Западу, носителю английского языка, изначально, по определению виднее, что есть «инаугурация», а что так… безделка. Русскоязычному читателю из данного перевода, содержащего напластования различных гуманитарных практик и подходов, а также сопоставленных в сложных сочетаниях цитат скрытых и явных, видно, пожалуй, следующее:
- попытка если не заместить поэзией философию, потерявшую былое хождение в салонах, то перевод вольного размышления в не совсем удобовоспринимаемую форму экспромта, имеющего вид поэзии, то есть, разбитого на строки то короткие, то длинные. Иных выводов о провиденциальности и профетичности образца сделать не получается, и не потому, что уровень образования не позволяет, или культуры разошлись в разные пласты, а потому, что форма недостаточно явна для выражения даже простейших мыслей. Перебивает сама себя, имитирует хаос сознания, прямую речь, напоминающую оратора, боящегося аудитории и потому наглеющего от минуты к минуте. Иными словами, внимание собравшихся присваивает не совсем готовый «докладчик», и тема его доклада сформулирована недостаточно чётко, и приёмы его не цицероновы, но что поделать, если именно так начал разговаривать оксфордский или кембриджский профессор образца 1949 года…
А если более отстранённо, то созерцание здесь обретает вполне зримые черты деперсонализации: говорящий не просто не настаивает на своих индивидуальных речевых свойствах, но даже не пытается выделиться ими из потока.
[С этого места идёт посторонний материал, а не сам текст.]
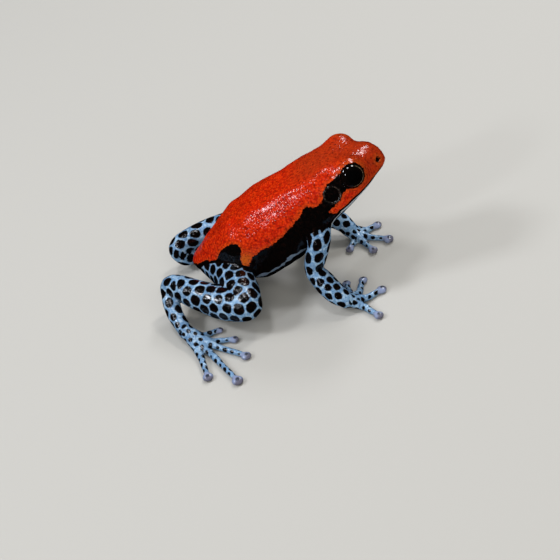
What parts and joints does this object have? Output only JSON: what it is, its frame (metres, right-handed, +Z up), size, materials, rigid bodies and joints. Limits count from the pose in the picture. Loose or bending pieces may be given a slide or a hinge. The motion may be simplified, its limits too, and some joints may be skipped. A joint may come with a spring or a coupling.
{
  "type": "reticulated poison frog",
  "caption": "Life-size still model of a reticulated poison frog, sitting up on its hands and feet, with red back and blue, black-spotted legs.",
  "frame": {"origin": "middle of the base of the frog's box, on the floor it sits on", "axes": "+X towards the snout, +Y to the frog's left, +Z up"},
  "size_m": [0.0173, 0.0206, 0.01],
  "materials": {
    "red_skin": "moist, finely granular red skin, black along the flank",
    "throat_skin": "moist pale grey-blue skin of the lower jaw and throat",
    "blue_net_skin": "moist skin, pale blue net round rounded black spots",
    "ear_skin": "thin taut black skin of the eardrum",
    "eye": "wet glossy black eye with a thin bronze ring"
  },
  "bodies": {
    "root": {"torso": "red_skin", "head": "red_skin", "lower_jaw": "throat_skin", "eye_left": "eye", "eye_right": "eye", "eardrum_left": "ear_skin", "eardrum_right": "ear_skin", "upper_arm_left": "blue_net_skin", "forearm_left": "blue_net_skin", "hand_left": "blue_net_skin", "thigh_left": "blue_net_skin", "shank_left": "blue_net_skin", "tarsus_left": "blue_net_skin", "foot_left": "blue_net_skin", "upper_arm_right": "blue_net_skin", "forearm_right": "blue_net_skin", "hand_right": "blue_net_skin", "thigh_right": "blue_net_skin", "shank_right": "blue_net_skin", "tarsus_right": "blue_net_skin", "foot_right": "blue_net_skin"}
  },
  "joints": []
}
Чем более стёртой, лишённой интенции просиять в языке оказывается высказывание, тем лучше. И где же здесь свобода? И кто в данном случае мимикрирует под большинство своего же окружения?
Кстати, о принципах послевоенной англоязычной поэзии: Марджори Перлофф замечает, что «для Драгомощенко язык не является уже всегда усвоенным и присвоенным, предопределенным и предпосланным, с чем американские поэты считают своим долгом неустанно бороться».
То есть, пока русская поэзия ещё болеет мессианством, иллюзией, что поэтическое слово может не куда-то «вести», но нечто пробуждать в душах и сознаниях, американцы и англичане вполне осознанно борются с профетизмом, и вполне счастливы, что образцы их поэзии выглядят… черновиками поэзии.